In 1981, John and Tommy, now career criminals working with the Irish Mob, unexpectedly encounter Sean Nokes in a Hell's Kitchen pub. When John and Tommy confront him, he dismisses the abuse he put them through, and they fatally shoot him in front of witnesses. Michael, now an assistant district attorney, gets himself assigned to the case; he secretly intends to botch the prosecution to expose the abuse committed by the guards at Wilkinson's. With Shakes, now a timetable clerk for The New York Times, he forms a plan to free John and Tommy to get revenge on the other Wilkinson abusers. With the help of King Benny and Carol, the boys' childhood friend, they carry out their plan using information compiled by Michael on the backgrounds of the guards. They are helped by Danny Snyder, an alcoholic lawyer who defends John and Tommy.
Michael secretly drafts scripted questions for Snyder in advance. As a result, Snyder casts significant doubt on the testimony of a woman who witnessed the murder, and two other witnesses are intimidated into silence. For his plan to fully succeed, however, Michael decides that he must damage Nokes's reputation and convincingly place John and Tommy at another location at the time of the shooting. When called as a witness, Ferguson (now a social worker) admits that Nokes and the other guards systematically abused the boys. But to clinch the case, a key witness is still needed for John and Tommy's alibi. Shakes has a long talk with Father Bobby; after learning the truth about the abuse the boys suffered, he reluctantly agrees to perjure himself, and testifies at trial that John and Tommy were with him at a New York Knicks game at the time of the shooting, producing three ticket stubs to prove it. As a result, John and Tommy are acquitted.
The remaining guards are also punished for their crimes: Addison, now a politician who still molests children, is abducted and killed near the local airport by gangsters led by Rizzo's older brother, Eddie "Little Caesar" Robinson, who heard the truth about Rizzo's death from King Benny. Styler, now a corrupt police officer, is imprisoned for taking bribes and murdering a drug dealer.
After the acquittal, Michael, Shakes, John and Tommy meet with Carol at a local bar to celebrate. It is the final time the four men are together. Shakes remains in Hell's Kitchen. Michael quits the DA's office, moves to the English countryside, becomes a carpenter and never marries. John and Tommy both die before age 30; John succumbs to alcohol poisoning, while Tommy is ambushed and murdered by rival criminals. Carol remains in Hell's Kitchen as a social worker; she has a son, naming him John Thomas Michael Martinez, and nicknaming him "Shakes".
Lorenzo Carcaterra first submitted a manuscript of his book Sleepers, to Ballantine Books, which immediately attracted interest from multiple film companies.
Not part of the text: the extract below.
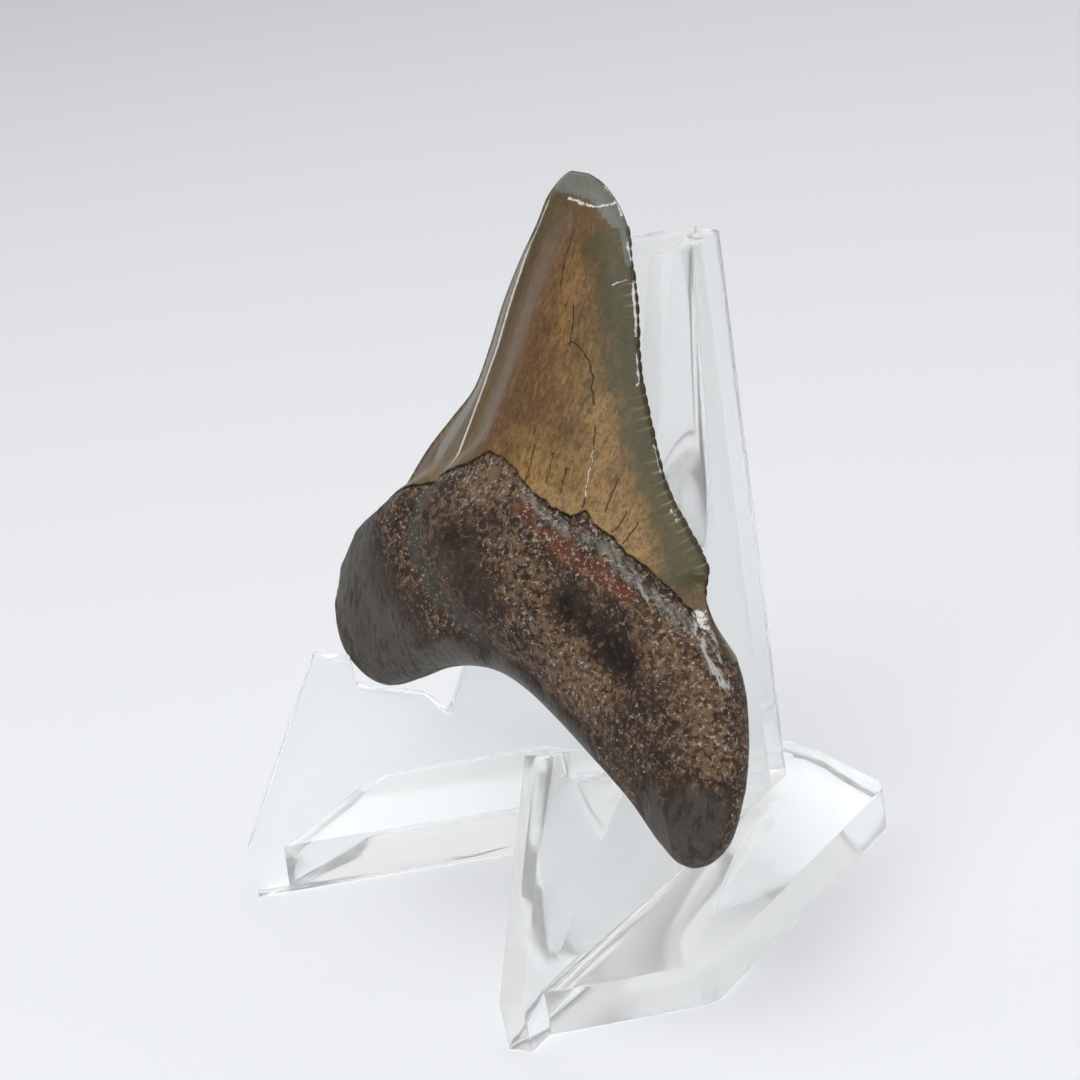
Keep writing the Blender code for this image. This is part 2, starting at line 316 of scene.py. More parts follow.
def ragged_path(path: Path, step: float) -> np.ndarray:
    """Reads a path at even steps and lets it wander a little, as a natural crack does.

    Args:
        path: Corners of the path.
        step: Distance between the points.

    Returns:
        The path's points, one row each.
    """
    points = []
    for start, end in zip(np.array(path), np.array(path)[1:]):
        count = max(1, round(float(np.hypot(*(end - start))) / step))
        points += [start + (end - start) * k / count for k in range(count)]
    points.append(np.array(path[-1]))
    return np.array([p + [CRACK_SWAY * noise.noise((*(p * CRACK_TURNS), layer))
                          for layer in (2.0, 9.0)] for p in points])


def enamel_height(u: np.ndarray, edge: Path) -> np.ndarray:
    """Gives the height of the enamel's lower edge, with its small natural wander."""
    wander = [EDGE_SWAY * noise.fractal((x * EDGE_TURNS, 4.0, 0.0), 0.9, 2.2, 3)
              for x in u.tolist()]
    return np.interp(u, *np.array(edge).T) + np.array(wander)


def left_of(ahead: np.ndarray) -> np.ndarray:
    """Gives the unit direction to the left of each direction along a line."""
    ahead = ahead / np.linalg.norm(ahead, axis=1)[:, None]
    return np.stack((-ahead[:, 1], ahead[:, 0]), axis=1)


def new_material(name: str, values: dict[str, Any]) -> tuple[Material, Node]:
    """Makes a material, with what is the same all over it on the shader's own sockets.

    Args:
        name: Name of the material.
        values: Socket names with their values.

    Returns:
        The material and its shader.
    """
    material = bpy.data.materials.new(name)
    material.use_nodes = True
    shader = material.node_tree.nodes["Principled BSDF"]
    for socket, value in values.items():
        shader.inputs[socket].default_value = value
    return material, shader


def plain_mesh(name: str, points: np.ndarray, faces: list[tuple[int, ...]]) -> Mesh:
    """Makes a smooth-shaded mesh with its normals outward.

    Args:
        name: Name of the mesh.
        points: Points in metres, one row each.
        faces: Numbers of each face's points.

    Returns:
        The mesh.
    """
    mesh = bpy.data.meshes.new(name)
    mesh.from_pydata(points.tolist(), [], faces)
    work = bmesh.new()
    work.from_mesh(mesh)
    bmesh.ops.recalc_face_normals(work, faces=work.faces)
    work.to_mesh(mesh)
    work.free()
    mesh.shade_smooth()
    return mesh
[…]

Ultimately, Propaganda Films managed to obtain the movie rights for $2.1 million at an auction in February 1995. Barry Levinson was attached as director mere days afterward, and opted to write the screenplay himself.[6]
The first words spoken in the film are: "This is a true story about friendship that runs deeper than blood".[7][8] However, the truthfulness and factual accuracy of the film — and the book on which it is based — were challenged by the Sacred Heart of Jesus Church and School in Manhattan (the school attended by Carcaterra), and by the Manhattan District Attorney's office, among others.[7][8] Carcaterra has acknowledged that most details in the book were fictionalized, but maintained that the events described in the book actually occurred.[8][9]Brad Pitt was cast alongside Robert De Niro in July 1995, and filming began the following month. In response to the fast pace of the production process, Ballantine scheduled the book to be released around the same time that De Niro and Pitt were cast.[6]
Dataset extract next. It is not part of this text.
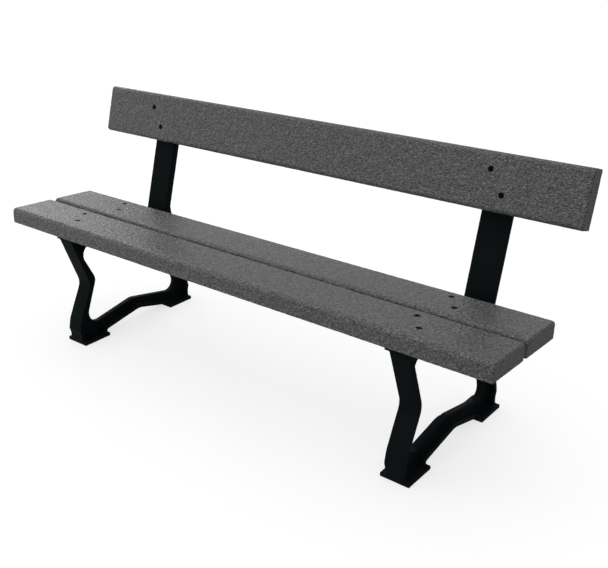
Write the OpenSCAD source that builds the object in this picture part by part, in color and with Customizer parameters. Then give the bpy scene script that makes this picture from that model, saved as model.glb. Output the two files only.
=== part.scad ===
// Park bench with a backrest: three thick boards bolted to two cast legs.
// Millimetres, +Z up. The origin is on the ground in the middle of the bench's
// footprint: +X runs along the boards and -Y is the side that people sit from.
// Side views are drawn in stations: [distance behind the seat's front edge, height].

/* [Boards] */
// Length of the three boards, and so of the bench
board_l = 1800; // [1500:50:2200]
// Width of each board
board_w = 158; // [150:1:162]
// Thickness of each board
board_t = 51; // [44:1:53]
// Radius of the long edges on a board's outer face
edge_r = 9; // [2:1:12]
// Radius of the long edges on a board's inner face, towards the legs
back_edge_r = 3; // [1:1:5]
// Gap between the two seat boards
seat_gap = 14; // [10:1:20]

/* [Posture] */
// Height of the seat's front edge above the ground
seat_h = 437; // [430:1:445]
// Backward slope of the seat in degrees
seat_tilt = 3; // [2:0.1:4]
// Backward lean of the backrest in degrees
back_lean = 16; // [12:0.5:18]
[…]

As they had previously worked together on Diner, Kevin Bacon was approached by Levinson to play the role of Nokes, but did not read the book until after he accepted the role. Due to the logistics of filming, Bacon did not meet De Niro or Dustin Hoffman until the film's premiere in Venice.[10]
Release
Box office
In its opening weekend, the film grossed $12.3 million from 1,915 theaters in the United States and Canada, debuting atop of the box office. Sleepers grossed $53.3 million domestically and $112.3 million internationally, for a worldwide total of $165.6 million.[4]
Critical response
On Rotten Tomatoes, the film holds an approval rating of 73%, based on 56 reviews, with an average rating of 6.60/10. The site's critics consensus reads: "Old friendships are awakened by the need for revenge, making Sleepers a haunting nightmare burdened by voiceover yet terrifically captured by Barry Levinson."[11]Metacritic assigned the film a weighted average score of 49 out of 100, based on 18 critics, indicating "mixed or average reviews".[12] Audiences polled by CinemaScore gave the film an average grade of "A–" on a scale of A+ to F.[13]
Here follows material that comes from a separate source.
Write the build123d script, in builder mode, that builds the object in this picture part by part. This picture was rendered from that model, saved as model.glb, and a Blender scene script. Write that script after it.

Critics praised the performances of De Niro, Hoffman, Bacon and the young cast,[14] as well as the cinematography and production design.[14][7] However, multiple critics said the film loses focus in its second half.[15][16][17]Owen Gleiberman of Entertainment Weekly wrote: "Sleepers wants to do something impossible — merge the mournful, drenched-in-shame emotions of child abuse with the huckster gamesmanship of a contraption like The Sting."[18]
David Ansen of Newsweek criticized Levinson's script, and reasoned the adult characters of Shakes, Michael, John and Tommy were not fully fleshed out.[17]
Roger Ebert of the Chicago Sun-Times awarded the film three stars of four, but said it did not engage enough in the moral issues it purported to be about.[7]
Steve Davis of The Austin Chronicle wrote: "What a more interesting film this would have been had Levinson found a way to integrate the past and the present so that one informed the other."[19]
When the film was released, there was controversy about how much of the novel claimed to be a true story, and how much had been invented by its author.[8]